* [STORED DATA]
-- begin --

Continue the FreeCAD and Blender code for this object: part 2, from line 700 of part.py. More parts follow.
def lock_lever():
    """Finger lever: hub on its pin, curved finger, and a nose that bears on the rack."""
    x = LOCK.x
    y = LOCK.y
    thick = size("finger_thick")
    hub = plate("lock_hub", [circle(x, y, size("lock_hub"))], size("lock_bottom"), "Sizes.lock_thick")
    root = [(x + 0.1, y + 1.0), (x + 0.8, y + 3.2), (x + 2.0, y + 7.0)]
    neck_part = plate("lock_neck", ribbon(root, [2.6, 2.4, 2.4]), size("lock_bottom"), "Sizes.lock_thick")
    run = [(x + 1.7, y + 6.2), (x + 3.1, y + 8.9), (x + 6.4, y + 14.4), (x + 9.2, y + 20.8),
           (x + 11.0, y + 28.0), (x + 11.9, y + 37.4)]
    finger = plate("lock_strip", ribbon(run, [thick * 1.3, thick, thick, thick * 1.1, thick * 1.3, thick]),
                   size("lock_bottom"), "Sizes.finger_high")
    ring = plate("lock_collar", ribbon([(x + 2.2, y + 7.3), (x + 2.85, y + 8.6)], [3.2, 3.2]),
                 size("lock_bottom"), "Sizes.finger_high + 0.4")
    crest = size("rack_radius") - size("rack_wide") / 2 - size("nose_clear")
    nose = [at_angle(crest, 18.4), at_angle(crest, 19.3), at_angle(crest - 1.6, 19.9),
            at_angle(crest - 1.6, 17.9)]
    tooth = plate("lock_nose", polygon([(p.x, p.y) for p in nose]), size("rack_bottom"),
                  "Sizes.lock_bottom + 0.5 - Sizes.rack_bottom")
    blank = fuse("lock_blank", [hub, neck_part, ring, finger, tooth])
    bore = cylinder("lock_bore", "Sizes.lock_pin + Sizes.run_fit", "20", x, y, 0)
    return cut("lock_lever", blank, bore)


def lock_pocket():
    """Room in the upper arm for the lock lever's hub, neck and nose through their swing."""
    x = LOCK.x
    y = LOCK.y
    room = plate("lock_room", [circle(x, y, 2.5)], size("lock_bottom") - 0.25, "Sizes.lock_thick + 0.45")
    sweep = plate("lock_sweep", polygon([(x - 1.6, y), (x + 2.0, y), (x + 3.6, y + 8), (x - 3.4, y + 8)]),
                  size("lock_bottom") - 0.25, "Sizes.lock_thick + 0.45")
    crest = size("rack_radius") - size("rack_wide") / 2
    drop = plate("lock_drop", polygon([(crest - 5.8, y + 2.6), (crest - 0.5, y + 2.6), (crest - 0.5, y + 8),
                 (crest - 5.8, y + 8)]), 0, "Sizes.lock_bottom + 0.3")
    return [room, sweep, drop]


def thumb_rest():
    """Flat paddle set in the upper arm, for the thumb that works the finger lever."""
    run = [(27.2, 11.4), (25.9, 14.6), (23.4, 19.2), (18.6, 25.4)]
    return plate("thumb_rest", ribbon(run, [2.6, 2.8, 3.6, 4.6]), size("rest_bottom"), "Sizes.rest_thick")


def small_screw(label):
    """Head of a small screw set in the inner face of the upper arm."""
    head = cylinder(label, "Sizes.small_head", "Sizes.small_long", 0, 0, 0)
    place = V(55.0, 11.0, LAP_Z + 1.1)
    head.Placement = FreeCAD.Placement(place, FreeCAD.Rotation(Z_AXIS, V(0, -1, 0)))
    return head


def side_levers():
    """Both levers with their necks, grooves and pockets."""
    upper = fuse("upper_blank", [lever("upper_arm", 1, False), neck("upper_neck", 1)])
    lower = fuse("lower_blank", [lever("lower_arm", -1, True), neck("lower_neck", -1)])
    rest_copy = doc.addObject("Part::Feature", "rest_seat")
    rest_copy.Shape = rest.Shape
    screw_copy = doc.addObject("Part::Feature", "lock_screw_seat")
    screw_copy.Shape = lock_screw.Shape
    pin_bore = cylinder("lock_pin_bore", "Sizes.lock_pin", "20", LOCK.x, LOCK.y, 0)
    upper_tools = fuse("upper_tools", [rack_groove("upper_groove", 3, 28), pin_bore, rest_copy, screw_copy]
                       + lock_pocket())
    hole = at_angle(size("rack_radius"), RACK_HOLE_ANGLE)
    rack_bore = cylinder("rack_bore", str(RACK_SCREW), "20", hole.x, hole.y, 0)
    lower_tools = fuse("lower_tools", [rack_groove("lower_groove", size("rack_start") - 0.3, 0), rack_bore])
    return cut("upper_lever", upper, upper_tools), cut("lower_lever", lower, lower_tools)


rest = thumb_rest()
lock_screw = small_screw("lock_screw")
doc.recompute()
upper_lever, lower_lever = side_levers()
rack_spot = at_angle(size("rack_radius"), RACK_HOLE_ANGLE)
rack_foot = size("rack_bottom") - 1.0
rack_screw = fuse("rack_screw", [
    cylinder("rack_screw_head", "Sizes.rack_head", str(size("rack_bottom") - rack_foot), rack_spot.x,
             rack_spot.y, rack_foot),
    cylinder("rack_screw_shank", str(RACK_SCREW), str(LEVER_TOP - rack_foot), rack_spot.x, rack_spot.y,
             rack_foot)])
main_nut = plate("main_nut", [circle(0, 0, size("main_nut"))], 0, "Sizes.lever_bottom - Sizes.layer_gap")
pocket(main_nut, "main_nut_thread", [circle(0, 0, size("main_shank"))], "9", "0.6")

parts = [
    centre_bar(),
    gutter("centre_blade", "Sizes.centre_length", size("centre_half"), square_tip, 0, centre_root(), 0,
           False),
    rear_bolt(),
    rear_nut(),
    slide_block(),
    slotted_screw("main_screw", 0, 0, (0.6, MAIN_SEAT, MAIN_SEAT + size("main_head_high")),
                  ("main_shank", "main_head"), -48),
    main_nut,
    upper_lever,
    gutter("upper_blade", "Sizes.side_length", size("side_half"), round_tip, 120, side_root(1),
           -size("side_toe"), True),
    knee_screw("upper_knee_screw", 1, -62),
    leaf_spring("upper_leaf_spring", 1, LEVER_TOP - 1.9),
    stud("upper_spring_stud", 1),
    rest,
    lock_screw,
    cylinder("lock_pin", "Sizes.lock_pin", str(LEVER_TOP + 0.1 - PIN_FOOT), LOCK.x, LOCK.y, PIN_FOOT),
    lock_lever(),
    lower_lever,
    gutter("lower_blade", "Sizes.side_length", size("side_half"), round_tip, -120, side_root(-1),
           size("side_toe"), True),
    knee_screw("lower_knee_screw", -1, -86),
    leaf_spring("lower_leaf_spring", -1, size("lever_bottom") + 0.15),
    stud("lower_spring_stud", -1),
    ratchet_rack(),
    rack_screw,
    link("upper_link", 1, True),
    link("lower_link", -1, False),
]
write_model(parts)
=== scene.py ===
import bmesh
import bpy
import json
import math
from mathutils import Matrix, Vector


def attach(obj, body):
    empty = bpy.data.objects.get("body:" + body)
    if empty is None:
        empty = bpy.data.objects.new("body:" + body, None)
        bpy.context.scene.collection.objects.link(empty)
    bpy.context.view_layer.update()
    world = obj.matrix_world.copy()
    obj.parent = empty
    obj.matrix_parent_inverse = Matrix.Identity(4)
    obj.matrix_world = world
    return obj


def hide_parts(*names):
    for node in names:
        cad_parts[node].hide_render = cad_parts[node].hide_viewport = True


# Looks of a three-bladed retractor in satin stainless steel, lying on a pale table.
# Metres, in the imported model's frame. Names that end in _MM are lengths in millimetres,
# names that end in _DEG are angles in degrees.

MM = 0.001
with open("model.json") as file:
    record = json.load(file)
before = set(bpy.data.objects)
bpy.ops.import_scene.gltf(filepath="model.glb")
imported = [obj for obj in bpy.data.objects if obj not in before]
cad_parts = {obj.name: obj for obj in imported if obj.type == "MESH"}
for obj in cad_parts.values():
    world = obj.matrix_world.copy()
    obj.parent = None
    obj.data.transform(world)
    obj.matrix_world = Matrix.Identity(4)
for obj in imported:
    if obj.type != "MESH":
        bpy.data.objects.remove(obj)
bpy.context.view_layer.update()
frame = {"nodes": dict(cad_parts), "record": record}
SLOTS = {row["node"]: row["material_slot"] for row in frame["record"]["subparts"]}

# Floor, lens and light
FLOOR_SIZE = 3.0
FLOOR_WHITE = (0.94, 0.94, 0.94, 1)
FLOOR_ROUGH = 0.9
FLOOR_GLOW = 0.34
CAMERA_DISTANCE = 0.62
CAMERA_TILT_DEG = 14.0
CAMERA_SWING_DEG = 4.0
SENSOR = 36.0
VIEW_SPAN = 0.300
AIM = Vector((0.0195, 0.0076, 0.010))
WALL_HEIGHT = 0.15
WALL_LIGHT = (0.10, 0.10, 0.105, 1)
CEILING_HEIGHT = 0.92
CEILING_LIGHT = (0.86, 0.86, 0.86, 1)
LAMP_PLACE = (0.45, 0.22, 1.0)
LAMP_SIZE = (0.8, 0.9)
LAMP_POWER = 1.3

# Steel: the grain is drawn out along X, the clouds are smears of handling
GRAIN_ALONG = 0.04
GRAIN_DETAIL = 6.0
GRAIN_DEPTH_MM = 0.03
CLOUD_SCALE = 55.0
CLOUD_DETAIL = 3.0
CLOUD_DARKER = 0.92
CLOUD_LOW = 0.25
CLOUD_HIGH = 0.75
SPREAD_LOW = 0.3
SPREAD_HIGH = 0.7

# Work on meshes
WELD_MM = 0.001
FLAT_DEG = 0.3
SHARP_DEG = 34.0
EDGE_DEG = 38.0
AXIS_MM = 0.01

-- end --

Each line from the one holding "imported = [obj" to the one holding "obj.matrix_world = Matrix.Identity(4)", those two included, is to be transcribed exactly, and no other line.

* [OUTPUT OF THE EXERCISE]
imported = [obj for obj in bpy.data.objects if obj not in before]
cad_parts = {obj.name: obj for obj in imported if obj.type == "MESH"}
for obj in cad_parts.values():
    world = obj.matrix_world.copy()
    obj.parent = None
    obj.data.transform(world)
    obj.matrix_world = Matrix.Identity(4)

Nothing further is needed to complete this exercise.